Investors need look no further than the world's most powerful economy -- the United States -- for supporting evidence.
Its pollution nightmare was realised in the 1980s, forcing the creation of a special Superfund to pay tens of billions of dollars worth of clean-up costs that risked bankrupting the insurance industry and set off more than a decade of litigation.

U.S. investors have now channelled $1.3 trillion dollar into ethical investments, some 90 percent of the worldwide total.

And while ethical investing in Asia, where pragmatism rules populism, is small by comparison, it is growing. About $1.5 billion has been invested in eight specialist Japanese funds
in about two years and Australian money managers control at least A$10 billion ($5 billion) in SRI products.

Tennant says the logic of the economic arguments will see SRI become more important in Asia -- home to about half the world's population and some of its most resource intensive economies.

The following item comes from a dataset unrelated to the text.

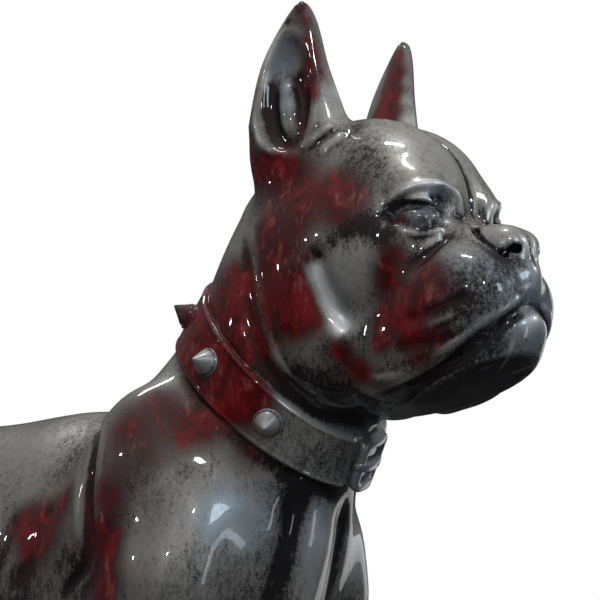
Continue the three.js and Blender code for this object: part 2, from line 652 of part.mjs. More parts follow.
const statue = new THREE.Group();
const dogMesh = new THREE.Mesh(meshOf(castDog), lacquer);
dogMesh.name = 'boxer_dog';
dogMesh.position.set(-STANCE_MIDDLE * SCALE, 0, BASE_THICKNESS + SEAT_GAP);
const baseMesh = new THREE.Mesh(lowBase(), baseLacquer);
baseMesh.name = 'low_base';
statue.add(dogMesh, baseMesh);

export default statue;
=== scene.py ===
# %% [markdown]
# # A life-size boxer in lacquered metallic resin
#
# The statue is one glossy casting: a standing boxer with a studded collar, on a low base. Its surface is
# soft like muscle under skin, with a few sharp folds in the face. Such a form could be sculpted by hand or
# pulled from a box with a subdivision modifier. Here it is worked out as a *distance function*: a formula
# that says for every point of space how far it is from the skin. Eggs and tapered limbs are melted
# together with soft fillets, and folds are drawn into them as lines. The same forms stand in the CAD
# model, so the looks and the solids agree.

import bpy
import numpy as np
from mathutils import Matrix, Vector


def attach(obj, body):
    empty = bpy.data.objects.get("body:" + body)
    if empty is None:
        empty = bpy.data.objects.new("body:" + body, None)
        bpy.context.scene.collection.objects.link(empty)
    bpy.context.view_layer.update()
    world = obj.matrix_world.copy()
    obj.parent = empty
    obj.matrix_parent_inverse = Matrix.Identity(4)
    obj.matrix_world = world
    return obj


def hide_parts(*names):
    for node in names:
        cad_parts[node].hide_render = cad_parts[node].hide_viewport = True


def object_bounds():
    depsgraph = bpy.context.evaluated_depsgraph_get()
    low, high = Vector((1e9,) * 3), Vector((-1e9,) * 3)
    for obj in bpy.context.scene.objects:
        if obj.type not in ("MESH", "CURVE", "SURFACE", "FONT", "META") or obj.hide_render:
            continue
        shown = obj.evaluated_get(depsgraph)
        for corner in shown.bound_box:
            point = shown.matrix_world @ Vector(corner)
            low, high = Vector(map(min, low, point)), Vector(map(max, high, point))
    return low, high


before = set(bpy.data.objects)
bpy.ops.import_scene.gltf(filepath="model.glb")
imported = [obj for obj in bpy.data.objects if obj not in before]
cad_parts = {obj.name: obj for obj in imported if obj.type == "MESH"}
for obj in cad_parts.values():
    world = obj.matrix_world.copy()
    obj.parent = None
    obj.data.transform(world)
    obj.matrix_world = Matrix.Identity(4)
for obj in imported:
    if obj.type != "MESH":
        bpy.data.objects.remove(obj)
cad_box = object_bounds()
print("CAD box in metres:", [tuple(round(v, 3) for v in corner) for corner in cad_box])

# %% [markdown]
# The figure is drawn in millimetres, with the soles at height 0 and the neck over x = 0, because an
# animal's measures are easier to read that way. One small function moves drawn points to the part's frame
# in metres, whose origin is the middle of the base's underside.

# %% From the drawing to the part's frame
BASE_THICKNESS = 30.3
STANCE_MIDDLE = -318.0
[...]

And that's without telling people that using current production methods and consumption rates, raising emerging economy living standards around the world to those enjoyed by the West would require the resources of three planets.

"A lot of SRI funds are weighted towards the industries of the future, renewable or cleaner energy, mass transit systems, process control, water management, health and education. These industries are already part of the solution of making the shift to cleaner production and sustainable livelihoods,"
she said.

"It's a sheer numbers game that uses a different set of numbers to the ones financial institutions normally use. That logic of SRI appeals to a lot of Asian investors. It's not emotional, or a do-gooding view of investment," Tennant said.